According to Martin, the education union is more important today than ever before. "The role of the union is to keep speaking for teachers, for quality teaching, to keep saying what is actually needed," he says.

Every teacher's wishlist for 2007 will surely include time for people to work together, to learn and to plan and assistance from other professionals. "Teachers also need support so that they can manage the social and health needs of students," says Blackmore.

More than just dollars spent, the definition of 'teaching resources' needs to include time, support and recognition. With those tools they can get on with their job. As Lingard says, there is "no greater challenge facing educators today than providing educational opportunities that transform the life experiences of young people".

EMILY ROSS is a freelance writer.

This is the fourth and final story in our series on Educational Leadership and Teaching for the Twenty First Century.

 

 

Resources
Educational Leadership and Teaching for the Twenty First Century: A Desirable Scenario.

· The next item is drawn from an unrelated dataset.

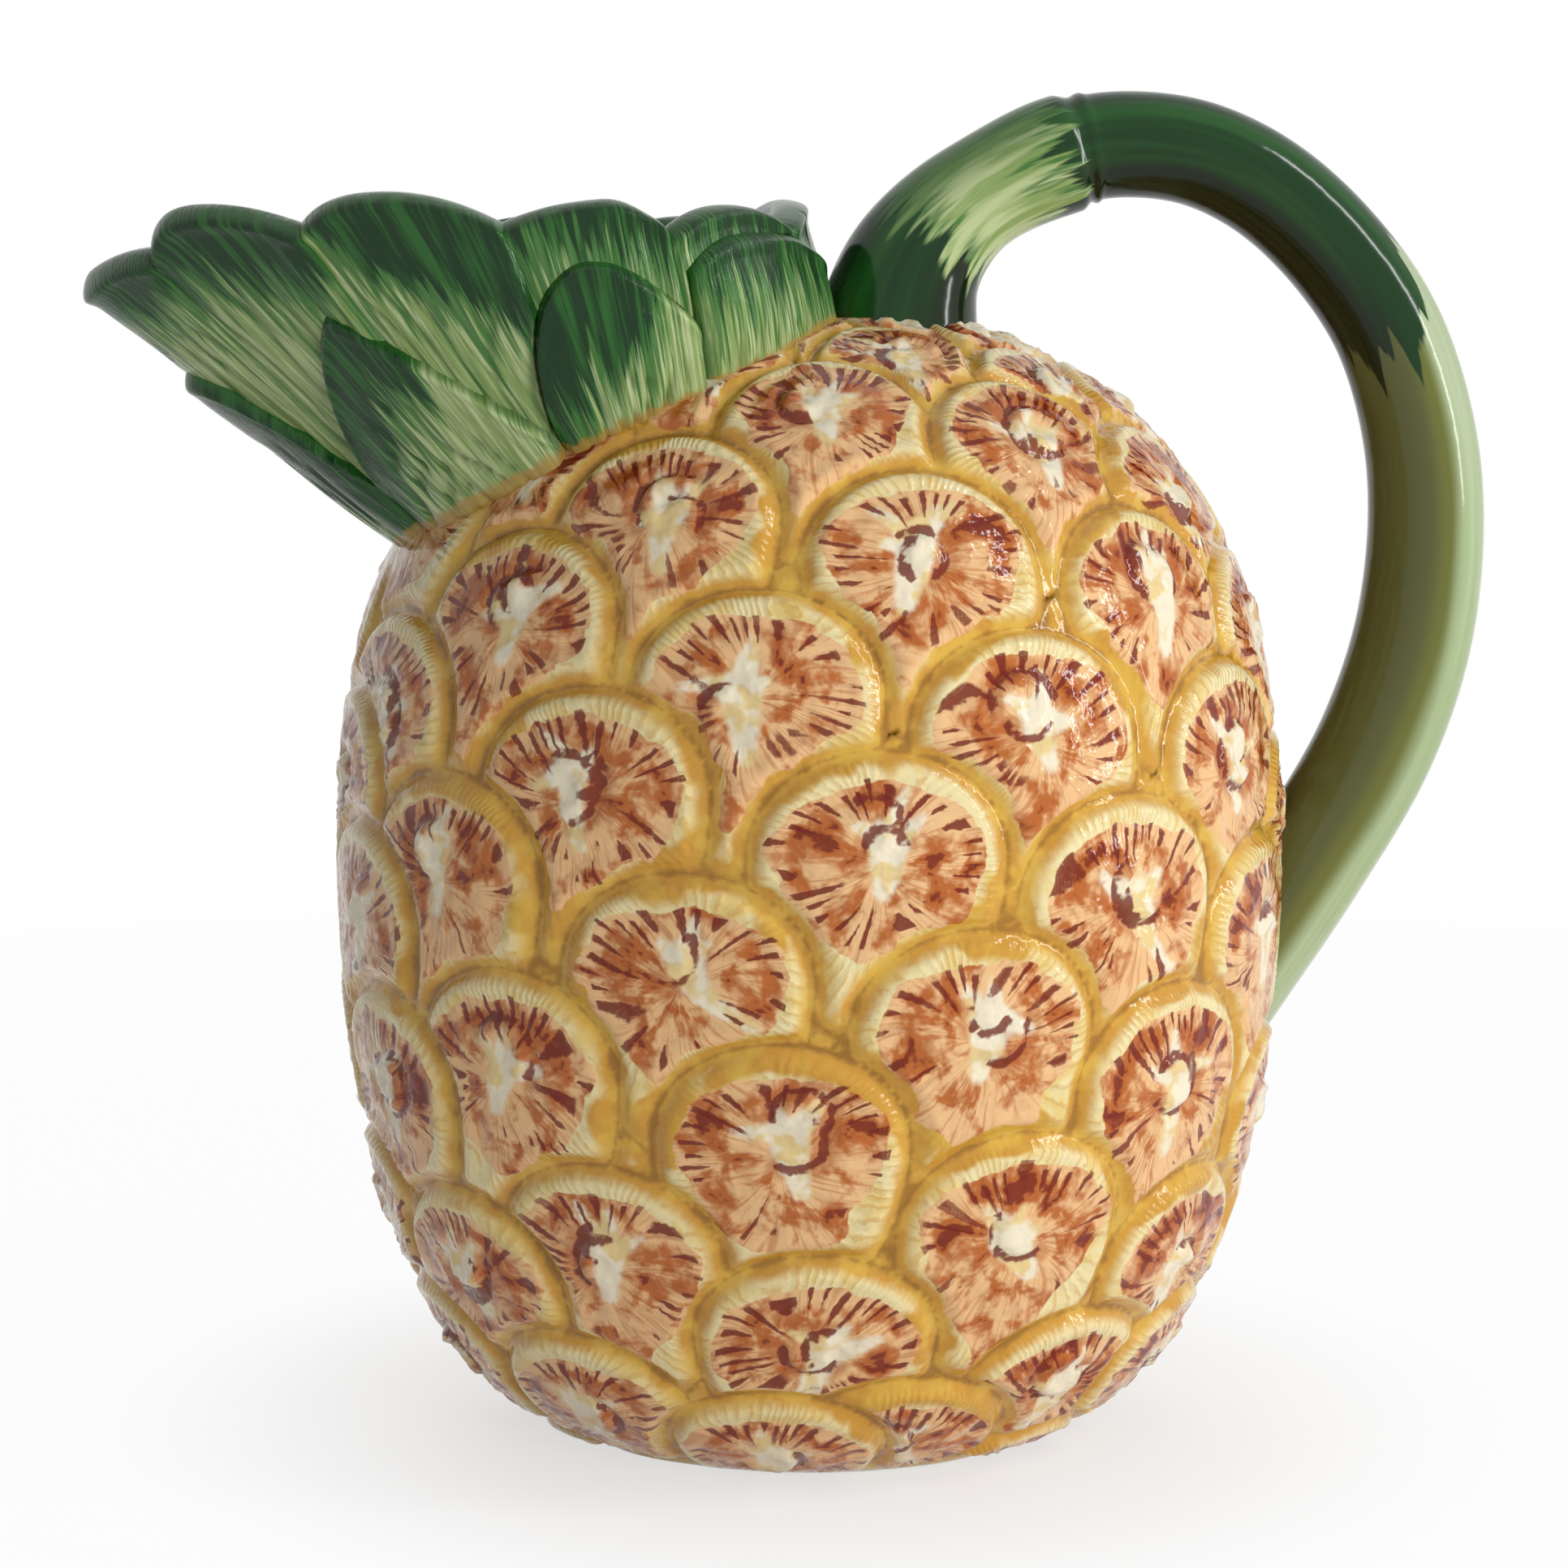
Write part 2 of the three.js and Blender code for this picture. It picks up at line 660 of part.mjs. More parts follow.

Download or order a printed copy, phone (03) 9693 1800.

Your Say

Pauline Rice Assistant principal, Fitzroy High School, Victoria
We are currently involved in a joint student project with Collingwood College and RMIT and we are working with [other schools] to develop a program for groups of students in 2007. I think there has been a real shift in schools to become more outward looking.

Lyn Winch Principal, Chevallum Primary School, Queensland
It is really important that school principals show curriculum leadership and work across schools to identify what we really want from our curriculum, that we make sure that parents-also voters-remain informed and that we work with the union to protect the public education system from this compliance culture.